---------- DATA EXTRACT ----------
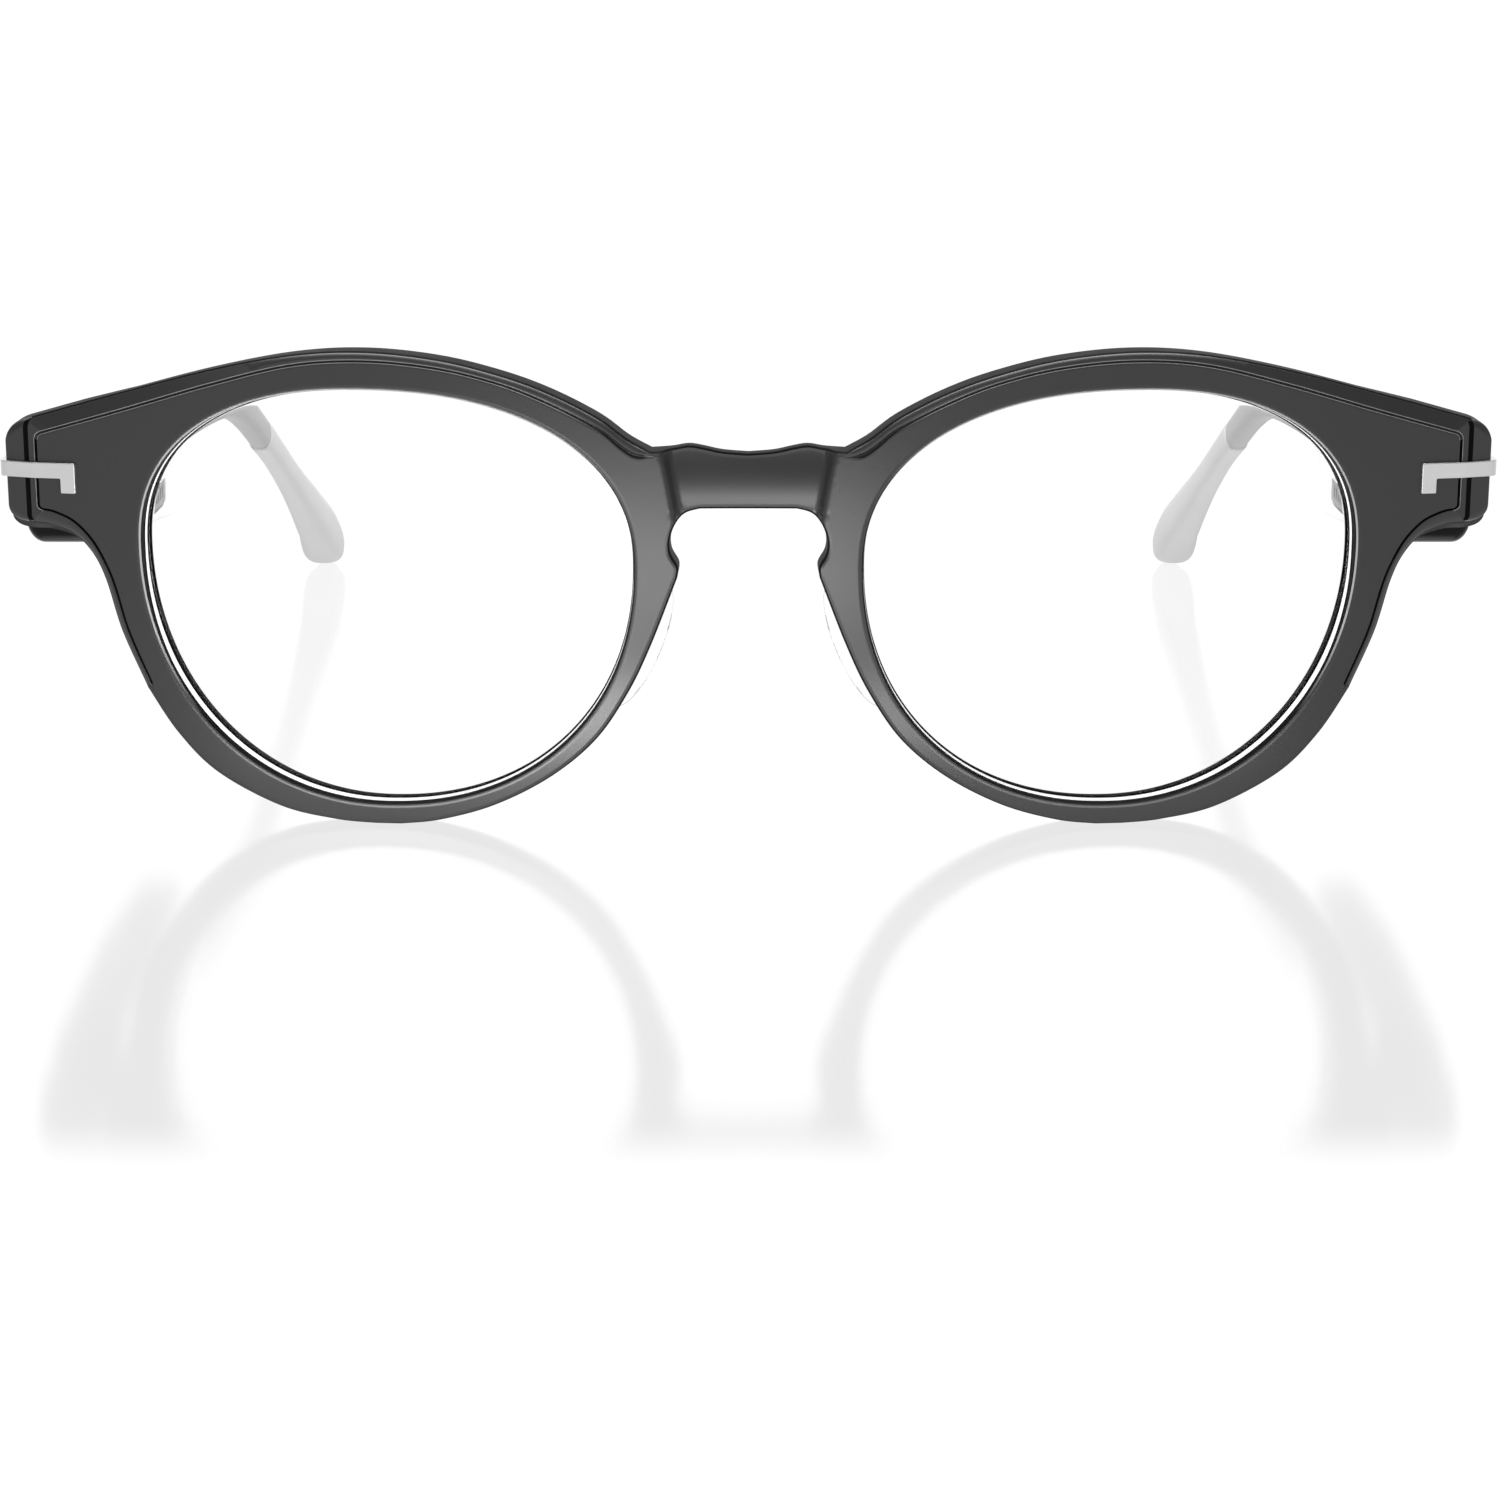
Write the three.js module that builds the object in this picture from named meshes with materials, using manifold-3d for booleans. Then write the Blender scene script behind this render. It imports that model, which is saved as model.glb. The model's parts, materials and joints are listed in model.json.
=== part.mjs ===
// Smart glasses: a round panto front on swept end pieces, and two electronics temples that fold.
// Millimetres, +Z up. The front faces -Y, the temples run to +Y, and the floor is Z = 0.
// "depth" is the distance behind the foremost plane of the front. Left and right are the wearer's:
// the wearer looks along -Y, so the left side is +X. Every side part is drawn on +X and mirrored.
import * as THREE from 'three';
import { mergeVertices } from 'three/addons/utils/BufferGeometryUtils.js';
import Module from 'manifold-3d';

const wasm = await Module();
wasm.setup();

// ---- driving dimensions -------------------------------------------------------------------
const TOTAL_DEPTH = 144;        // front face to the ends of the ear tips
const WRAP_RADIUS = 380;        // the front is bent round a vertical cylinder
const FRONT_THICKNESS = 4;
const FIT_GAP = 0.3;            // between separate pieces that touch
const FRONT_EDGE_X = 70.5;      // where the front face turns on to the side of the end piece
const SIDE_X = 72.8;            // outer side of the end pieces
const LUG_INNER_X = 64.9;
const LUG_BACK_DEPTH = 12.9;
const LUG_DROP = 1;             // the lug sits this much lower than the front's outline
const FACET_BACK_DEPTH = 7.7;   // where the slanted facet reaches the side of the end piece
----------
[SHORT PROBLEM] Write each line above out exactly.

[ANSWER]
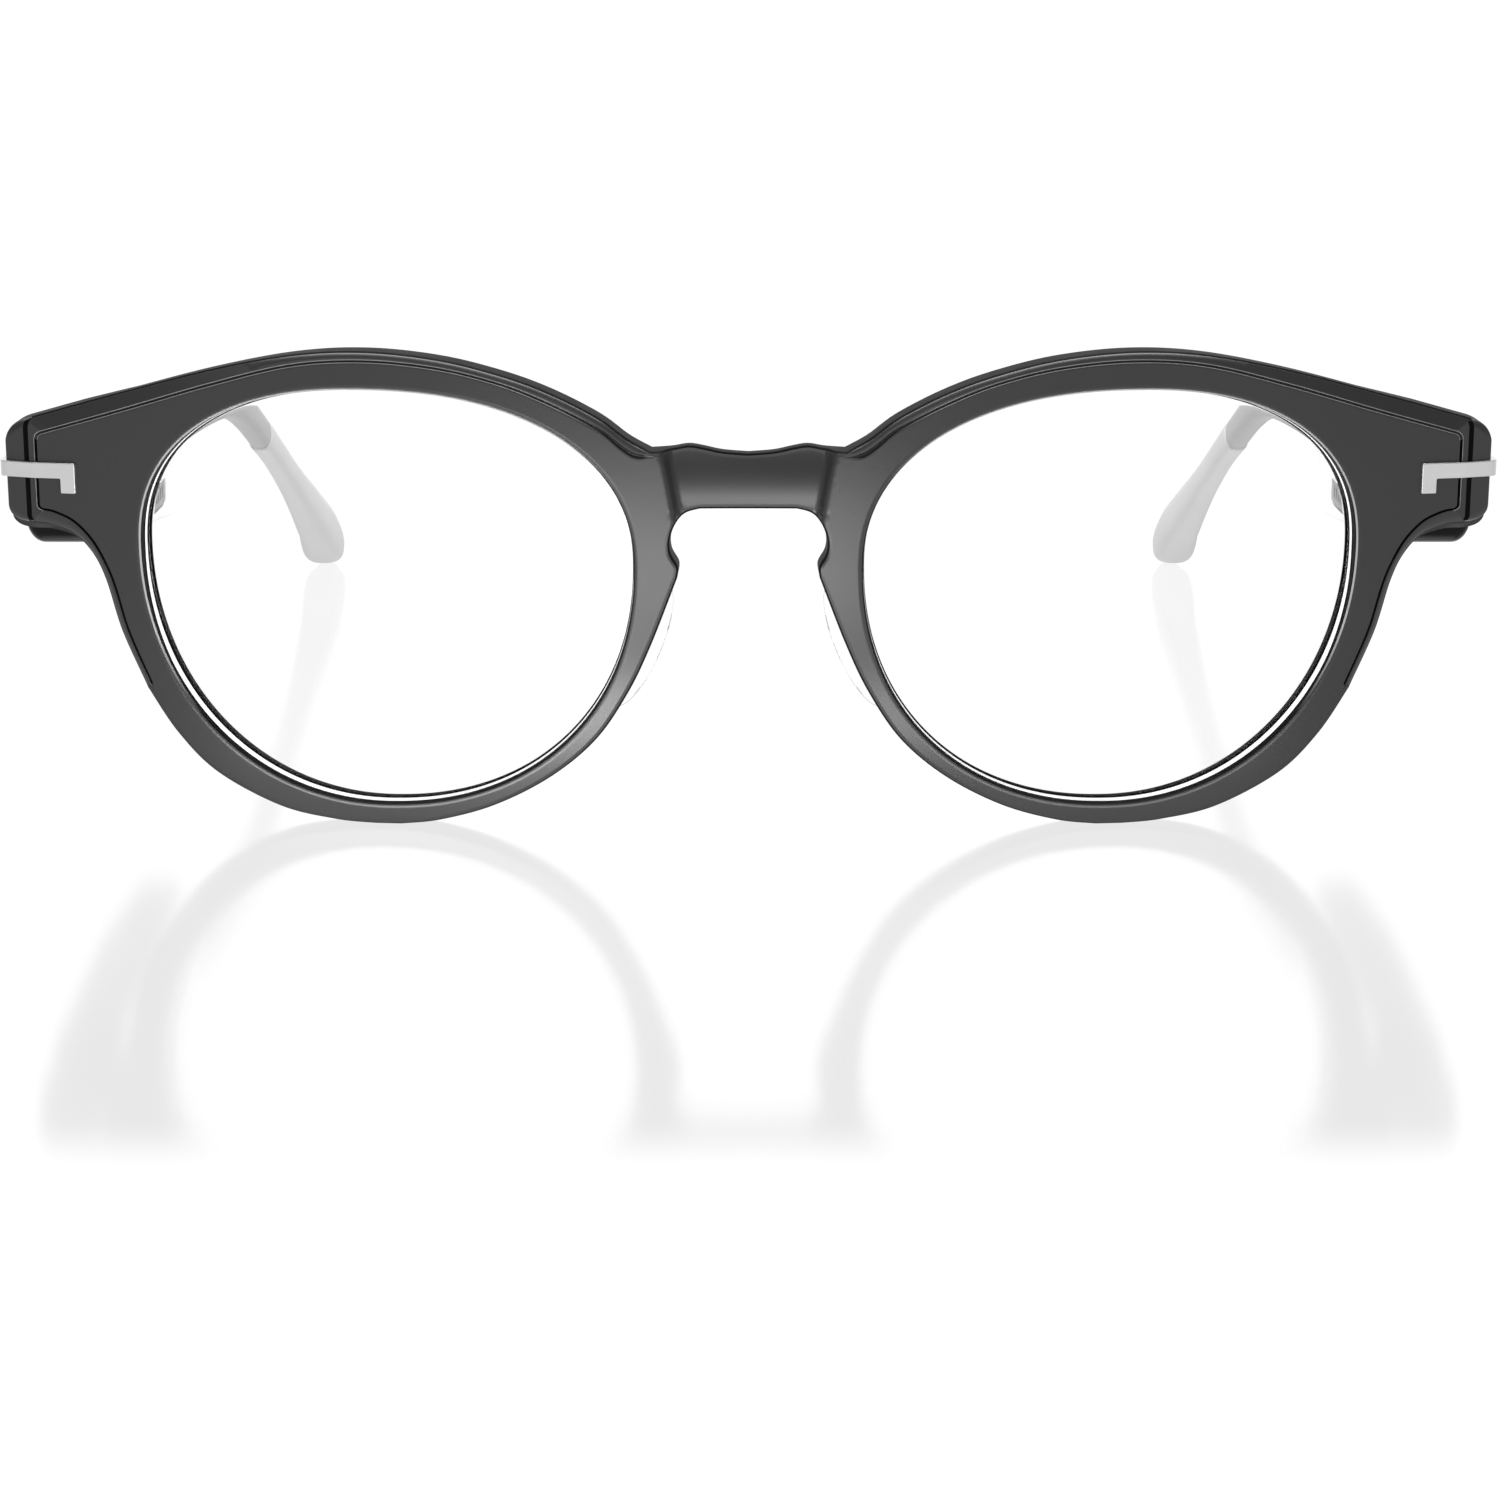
Write the three.js module that builds the object in this picture from named meshes with materials, using manifold-3d for booleans. Then write the Blender scene script behind this render. It imports that model, which is saved as model.glb. The model's parts, materials and joints are listed in model.json.
=== part.mjs ===
// Smart glasses: a round panto front on swept end pieces, and two electronics temples that fold.
// Millimetres, +Z up. The front faces -Y, the temples run to +Y, and the floor is Z = 0.
// "depth" is the distance behind the foremost plane of the front. Left and right are the wearer's:
// the wearer looks along -Y, so the left side is +X. Every side part is drawn on +X and mirrored.
import * as THREE from 'three';
import { mergeVertices } from 'three/addons/utils/BufferGeometryUtils.js';
import Module from 'manifold-3d';

const wasm = await Module();
wasm.setup();

// ---- driving dimensions -------------------------------------------------------------------
const TOTAL_DEPTH = 144;        // front face to the ends of the ear tips
const WRAP_RADIUS = 380;        // the front is bent round a vertical cylinder
const FRONT_THICKNESS = 4;
const FIT_GAP = 0.3;            // between separate pieces that touch
const FRONT_EDGE_X = 70.5;      // where the front face turns on to the side of the end piece
const SIDE_X = 72.8;            // outer side of the end pieces
const LUG_INNER_X = 64.9;
const LUG_BACK_DEPTH = 12.9;
const LUG_DROP = 1;             // the lug sits this much lower than the front's outline
const FACET_BACK_DEPTH = 7.7;   // where the slanted facet reaches the side of the end piece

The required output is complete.